For her, singing became a salve and a coping mechanism, particularly as schools went remote during the spring of her sophomore year. As classes pivoted online, she kept singing. Her junior year, Kearse joined the cast of FAME, Jr. as Mabel Washington, a young dancer who loves to sing, and uses it to process some of her own demons. With school remote for the second academic year in a row, the role kept her motivated.
“I just think it’s so needed,” she said. “It literally feels like everything that was in my head prior to singing just goes away. Like, ‘I am somebody else right now.’”
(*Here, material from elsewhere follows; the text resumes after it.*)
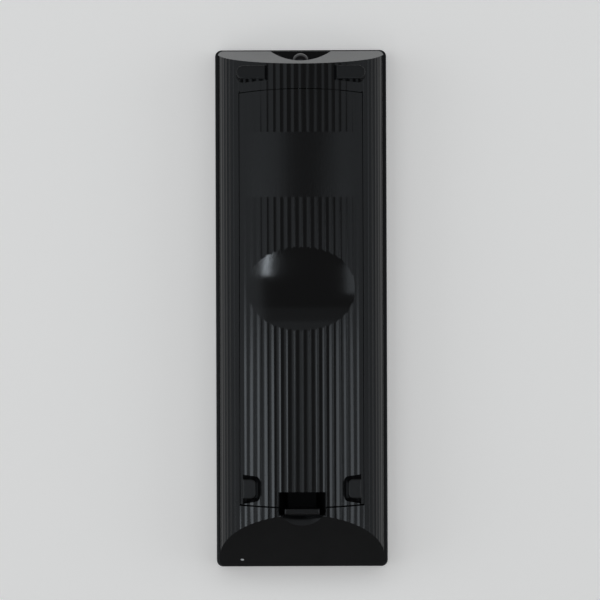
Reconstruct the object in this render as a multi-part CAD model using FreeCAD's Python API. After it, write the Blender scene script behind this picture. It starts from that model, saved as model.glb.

This year, she returned to the stage—in person—as Sister Act swept through the school in March. As Delores Van Cartier, a lounge singer and mistress turned nun in Witness Protection, Kearse delighted audiences, stepping into Delores’ world with a wisdom and humor well beyond her high school years (read about that performance here).
Alfred, who attended the Sondheim Awards earlier this month, said she is incredibly excited for Kearse. The first time she met Kearse as a freshman, she put her into the alto section. She soon found that her student “is really a fake alto,” with such a wide range that she could slide easily into the soprano range without raising eyebrows. When the pandemic hit, she worked to make sure her students were still singing. She was thrilled to return in person for Sister Act.
When she heard announcers call Kearse’s name at the Sondheims, “it kind of brought a flashback” from years ago, well before she became an educator and moved to New Haven. As a high schooler in Gary, Indiana, Alfred aso also won a big award. When she turned around, “my mom jumped up and just started stomping.”
This time, she was the one jumping right out of her seat.
“It gave me chills that what I saw in her was recognized by the organization,” she said. “I’m extremely proud. I hope this is only the beginning.”
Turning to Kearse, she smiled. “We’re gonna miss this little crazy chick,” she said.